>> Begin RECORDS PROVIDED

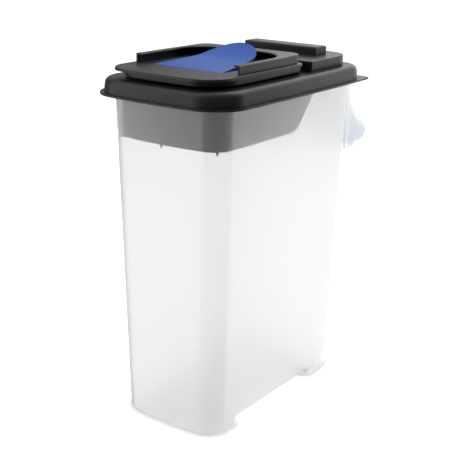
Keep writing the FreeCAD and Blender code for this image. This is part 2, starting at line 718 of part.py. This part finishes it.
bore(lid, "pin_bore", "hinge_back", "hinge_level", "hinge_pin + hinge_fit", "hinge_pin_half + over")

# ---------------------------------------------------------------- pour door
door = new_body("pour_door")
LIP = ("lip_half", "door_lip_front", "door_rear")
NECK = ("door_half", "door_neck_front", "door_rear")
DOOR_BOWS = ("door_bow", "flat_bow", "flat_bow")
DOOR_CORNERS = ("door_corner", "door_rear_corner")
TRAY = ("tray_half", "tray_front", "0 - tray_rear")
TRAY_CORNERS = ("tray_corner", "tray_corner")

neck = sketch_on(door, "neck", level="door_low")
outline(neck, *NECK, DOOR_BOWS, DOOR_CORNERS)
extrude(door, "Pad", neck, "door_top - door_low - skim")
lip = sketch_on(door, "lip", level="door_top - door_lip")
outline(lip, *LIP, DOOR_BOWS, ("lip_corner", "door_rear_corner"))
extrude(door, "Pad", lip, "door_lip")
rounding(door, "lip_rounding", "lip_round", lambda edge: at_level(edge, value("door_top")))
groove = sketch_on(door, "groove", level="door_low")
outline(groove, "door_half + spare", "door_lip_front + spare", "door_rear + spare", FLAT, DOOR_CORNERS)
outline(groove, *NECK, DOOR_BOWS, DOOR_CORNERS, "reveal")
extrude(door, "Pocket", groove, "reveal_high", downwards=True)
TRAY_UNDER = "tray_floor - door_wall"
under = sketch_on(door, "under", level="door_low")
outline(under, *NECK, DOOR_BOWS, DOOR_CORNERS, "reveal + door_wall")
extrude(door, "Pocket", under, TRAY_UNDER + " - door_low", downwards=True)
sides = sketch_on(door, "sides", level=TRAY_UNDER)
outline(sides, *NECK, DOOR_BOWS, DOOR_CORNERS, "reveal + door_wall")
outline(sides, *TRAY, FLAT, TRAY_CORNERS, "0 - door_wall")
extrude(door, "Pocket", sides, "door_top - tray_floor", downwards=True)
plug = sketch_on(door, "plug", level="plug_low")
outline(plug, *MOUTH, FLAT, MOUTH_CORNERS, "plug_gap")
outline(plug, *MOUTH, FLAT, MOUTH_CORNERS, "plug_gap + door_wall")
extrude(door, "Pad", plug, "door_top - door_wall - plug_low + bite")
tray = sketch_on(door, "tray", level="door_top + over")
outline(tray, *TRAY, FLAT, TRAY_CORNERS)
extrude(door, "Pocket", tray, "door_top + over - tray_floor")


def door_lug(name, offset):
    """Lug joining the rear wall of the door to the hinge axis."""
    sk = sketch_on(door, name, "YZ_Plane", offset)
    low = "hinge_level - lug_low"
    high = "hinge_level + lug_high"
    rectangle(sk, "door_rear - reveal - bite", "hinge_back", low, high)
    extrude(door, "Pad", sk, "lug_half + lug_half", midplane=True)
    eye = sketch_on(door, name + "_eye", "YZ_Plane", offset)
    circle(eye, "hinge_back", "hinge_level", "knuckle")
    extrude(door, "Pad", eye, "lug_half + lug_half", midplane=True)


door_lug("lug_left", "0 - lug_side")
door_lug("lug_right", "lug_side")
bore(door, "hinge_bore", "hinge_back", "hinge_level", "hinge_pin + hinge_fit", "lug_side + lug_half + over")
bore(door, "tab_bore", "0 - tab_axis_back", "tab_axis_level", "tab_pin + hinge_fit", "tab_pin_half")

# ---------------------------------------------------------------- door guard
guard = new_body("door_guard")
GUARD = ("guard_half", "door_neck_front", "door_rear")
GUARD_IN = ("guard_inner_half", "door_neck_front - guard_skin", "guard_inner_rear")
GUARD_CORNERS = ("door_corner", "guard_corner")
GUARD_IN_CORNERS = ("door_corner", "guard_inner_corner")
ring = sketch_on(guard, "guard_ring", level="door_top")
outline(ring, *GUARD, FLAT, GUARD_CORNERS)
outline(ring, *GUARD_IN, FLAT, GUARD_IN_CORNERS)
extrude(guard, "Pad", ring, "guard_top - door_top")
opened = sketch_on(guard, "opened", level="door_top - over")
rectangle(opened, "0 - dome_half", "dome_half", "0 - door_lip_front - spare", "0 - guard_front")
extrude(guard, "Pocket", opened, "guard_top - door_top + over + over", downwards=True)
rounding(guard, "guard_rounding", "lip_round", lambda edge: at_level(edge, value("guard_top")))
channel = sketch_on(guard, "channel", level="door_top")
outline(channel, *GUARD, FLAT, GUARD_CORNERS, "guard_skin")
outline(channel, *GUARD_IN, FLAT, GUARD_IN_CORNERS, "0 - guard_skin + skim")
extrude(guard, "Pocket", channel, "guard_top - door_top - guard_skin", downwards=True)

# ---------------------------------------------------------------- rear deck with stop bar
deck = new_body("rear_deck")


def block(sk, inset="0", corner="block_front_corner"):
    front = "0 - block_front"
    outline(sk, "block_half", front, "block_rear", FLAT, (corner, "block_corner"), inset)


base = sketch_on(deck, "base", level="deck")
block(base, "reveal")
extrude(deck, "Pad", base, "reveal_high + skim")
body_form = sketch_on(deck, "body_form", level="deck + reveal_high")
block(body_form)
extrude(deck, "Pad", body_form, "door_top - deck - reveal_high")
rounding(deck, "block_rounding", "lip_round", lambda edge: at_level(edge, value("door_top")))
bar = sketch_on(deck, "bar", level="door_top - bite")
rectangle(bar, "0 - bar_half", "bar_half", "bar_front", "bar_rear")
extrude(deck, "Pad", bar, "guard_top - door_top + bite")
rounding(deck, "bar_rounding", "bar_round", lambda edge: at_level(edge, value("guard_top")))
inside = sketch_on(deck, "inside", level="deck")
block(inside, "reveal + block_wall", "block_inner_corner")
extrude(deck, "Pocket", inside, "door_top - lid_wall - deck", downwards=True)

# ---------------------------------------------------------------- pull tab
tab = new_body("pull_tab")
strip = sketch_on(tab, "strip", "YZ_Plane")
slope = math.radians(value("tab_slope"))
curl = math.radians(value("tab_curl"))
turn = value("tab_bend_radius")
thick = value("tab_thick")
top = value("tab_top")
start = -value("tab_front")
bend = -value("tab_bend")
bend_level = top + (bend - start) * math.tan(slope)
mid = V(bend - turn * math.sin(slope), bend_level + turn * math.cos(slope), 0)


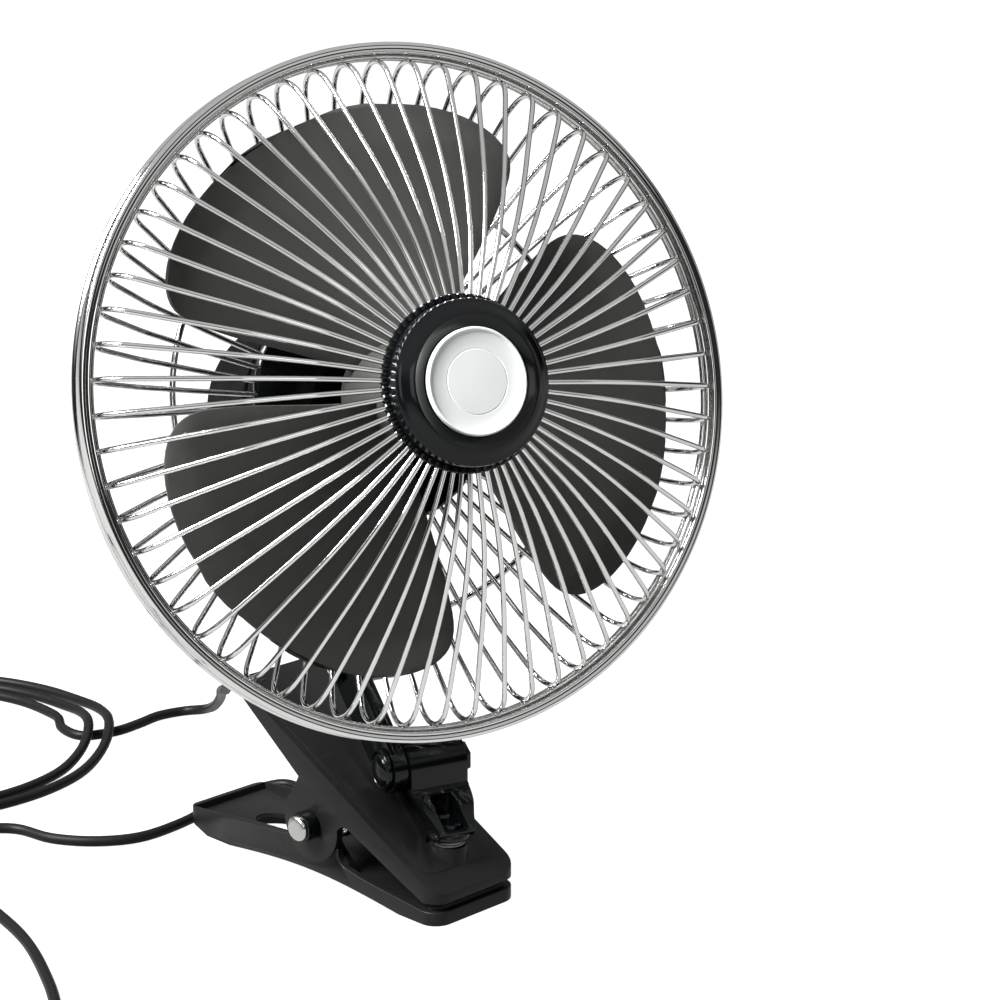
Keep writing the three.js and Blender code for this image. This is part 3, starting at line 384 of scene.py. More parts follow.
def smooth_line(points, steps):
    """Even samples of a centripetal curve through the points."""
    points = [Vector(p) for p in points]
    ends = [2 * points[0] - points[1], *points, 2 * points[-1] - points[-2]]
    line = []
    for a, b, c, d in zip(ends, ends[1:], ends[2:], ends[3:]):
        knots = [0.0]
        for p, q in ((a, b), (b, c), (c, d)):
            knots.append(knots[-1] + max((q - p).length, 1e-9) ** 0.5)
        t0, t1, t2, t3 = knots
        for i in range(steps):
            t = t1 + (t2 - t1) * i / steps
            p = a * (t1 - t) / (t1 - t0) + b * (t - t0) / (t1 - t0)
            q = b * (t2 - t) / (t2 - t1) + c * (t - t1) / (t2 - t1)
            s = c * (t3 - t) / (t3 - t2) + d * (t - t2) / (t3 - t2)
            first = p * (t2 - t) / (t2 - t0) + q * (t - t0) / (t2 - t0)
            second = q * (t3 - t) / (t3 - t1) + s * (t - t1) / (t3 - t1)
            line.append(first * (t2 - t) / (t2 - t1) + second * (t - t1) / (t2 - t1))
    line.append(points[-1])
    return line


def tube(name, line, radius, resolution):
    """A round tube along a line of points in metres, its ends closed."""
    data = bpy.data.curves.new(name, "CURVE")
    data.dimensions = "3D"
    data.bevel_depth = radius
    data.bevel_resolution = resolution
    data.use_fill_caps = True
    spline = data.splines.new("POLY")
    spline.points.add(len(line) - 1)
    for point, place in zip(spline.points, line):
        point.co = (*place, 1)
    obj = bpy.data.objects.new(name, data)
    bpy.context.scene.collection.objects.link(obj)
    only(obj)
    bpy.ops.object.convert(target="MESH")
    tidy_mesh(bpy.context.active_object, 1e-7)
    return bpy.context.active_object


def joined(name, *pieces):
    only(pieces[0])
    for piece in pieces[1:]:
        piece.select_set(True)
    bpy.ops.object.join()
    return named(bpy.context.active_object, name)


def applied(obj, kind, **values):
    """Adds a modifier with these values and applies it."""
    only(obj)
    modifier = obj.modifiers.new(kind.title(), kind)
    for key, value in values.items():
        setattr(modifier, key, value)
    bpy.ops.object.modifier_apply(modifier=modifier.name)
    return obj


def bevelled(obj, width, segments=3, angle=32):
    return applied(obj, "BEVEL", width=width * MM, segments=segments, limit_method="ANGLE",
                   angle_limit=math.radians(angle), harden_normals=False, use_clamp_overlap=True)


def combined(obj, operation, *tools):
    """Joins, cuts or trims obj with each tool in turn, and removes the tools."""
    for tool in tools:
        applied(obj, "BOOLEAN", operation=operation, solver="EXACT", object=tool)
        bpy.data.objects.remove(tool)
    tidy_mesh(obj)
    return obj


def carved(obj, *tools):
    return combined(obj, "DIFFERENCE", *tools)


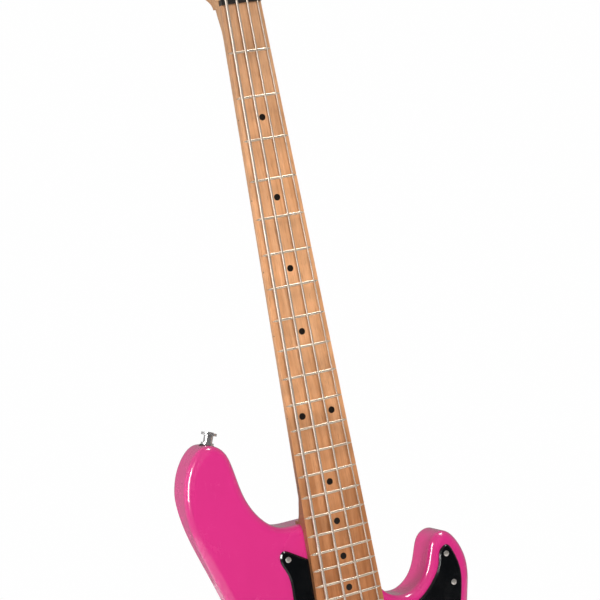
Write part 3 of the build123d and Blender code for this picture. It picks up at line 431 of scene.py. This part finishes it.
# plastics and soft parts, told apart by their own values
plasticDust = (0.30, 0.28, 0.27, 1)
plasticLooks = {
    "guardPlastic": {"colour": (0.0006, 0.0012, 0.0020, 1), "edge": (0.050, 0.040, 0.052, 1), "rough": 0.14,
                     "edgeWidth": 0.5, "hairs": 0.7, "dust": 0.05, "grain": 0.005,
                     "grainScale": 700.0, "coat": 0.1},
    "coverPlastic": {"colour": (0.010, 0.010, 0.012, 1), "edge": (0.05, 0.05, 0.05, 1), "rough": 0.30,
                     "edgeWidth": 0.4, "hairs": 0.5, "dust": 0.22, "grain": 0.010,
                     "grainScale": 1400.0, "coat": 0.2},
    "knobPlastic": {"colour": (0.012, 0.012, 0.014, 1), "edge": (0.07, 0.07, 0.07, 1), "rough": 0.26,
                    "edgeWidth": 0.3, "hairs": 0.6, "dust": 0.22, "grain": 0.008,
                     "grainScale": 1600.0, "coat": 0.3},
    "nutMaterial": {"colour": (0.018, 0.016, 0.015, 1), "edge": (0.06, 0.055, 0.05, 1), "rough": 0.34,
                    "edgeWidth": 0.3, "hairs": 0.5, "dust": 0.12, "grain": 0.010,
                     "grainScale": 900.0, "coat": 0.1},
    "dotInlay": {"colour": (0.010, 0.007, 0.005, 1), "edge": (0.04, 0.03, 0.022, 1), "rough": 0.32,
                 "edgeWidth": 0.2, "hairs": 0.6, "dust": 0.05, "grain": 0.006,
                     "grainScale": 1200.0, "coat": 0.3},
    "coilBobbin": {"colour": (0.020, 0.019, 0.018, 1), "edge": (0.05, 0.05, 0.05, 1), "rough": 0.48,
                   "edgeWidth": 0.3, "hairs": 0.3, "dust": 0.3, "grain": 0.02,
                     "grainScale": 1800.0, "coat": 0.0},
    "cushionFoam": {"colour": (0.045, 0.045, 0.048, 1), "edge": (0.08, 0.08, 0.08, 1), "rough": 0.92,
                    "edgeWidth": 0.6, "hairs": 0.0, "dust": 0.3, "grain": 0.35,
                     "grainScale": 1500.0, "coat": 0.0},
    "wireSleeve": {"colour": (0.30, 0.28, 0.22, 1), "edge": (0.4, 0.38, 0.3, 1), "rough": 0.55,
                   "edgeWidth": 0.2, "hairs": 0.3, "dust": 0.3, "grain": 0.03,
                     "grainScale": 2600.0, "coat": 0.0},
    "strapFelt": {"colour": (0.026, 0.025, 0.026, 1), "edge": (0.06, 0.06, 0.06, 1), "rough": 0.95,
                  "edgeWidth": 0.4, "hairs": 0.0, "dust": 0.4, "grain": 0.25,
                     "grainScale": 2400.0, "coat": 0.0},
}


def mouldedPlastic(name, look):
    material, tree, shader = startFinish(name)
    place = objectPlace(tree)
    base = useGroup(tree, toneDrift, colour=look["colour"], patchSize=25.0, amount=0.25)["colour"]
    worn = useGroup(tree, edgeWear, width=look["edgeWidth"], breakUp=0.35)["mask"]
    edged = mixColour(tree, worn, base, look["edge"])
    dust = useGroup(tree, dustFilm, amount=look["dust"], grainSize=0.45)["mask"]
    feed(tree, mixColour(tree, mathStep(tree, "MULTIPLY", dust, 0.35), edged, plasticDust),
         shader.inputs["Base Color"])
    marks = useGroup(tree, handlingMarks, hairSize=0.4, hairAmount=look["hairs"], smearSize=20.0)
    rough = addShare(tree, look["rough"], marks["hairs"], 0.14)
    rough = mathStep(tree, "ADD", rough, spread(tree, marks["smears"], 0.4, 0.75, (-0.03, 0.07)))
    feed(tree, mathStep(tree, "ADD", rough, dust), shader.inputs["Roughness"])
    shader.inputs["Coat Weight"].default_value = look["coat"]
    shader.inputs["Coat Roughness"].default_value = 0.12
    tooth = noise(tree, place, look["grainScale"], 3.0, 0.6)
    height = mathStep(tree, "SUBTRACT", tooth, mathStep(tree, "MULTIPLY", marks["hairs"], 0.3))
    bumpFrom(tree, shader, height, look["grain"])
    return material


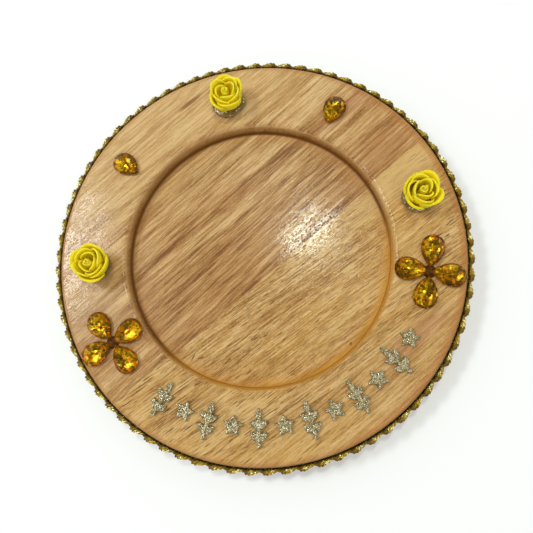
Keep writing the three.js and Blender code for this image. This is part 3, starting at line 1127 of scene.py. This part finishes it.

>> End RECORDS PROVIDED

-- SHORT TASK --
Search the records for the word "parts" and copy every line where it occurs.

-- EXERCISE OUTPUT --
Keep writing the three.js and Blender code for this image. This is part 3, starting at line 384 of scene.py. More parts follow.
# plastics and soft parts, told apart by their own values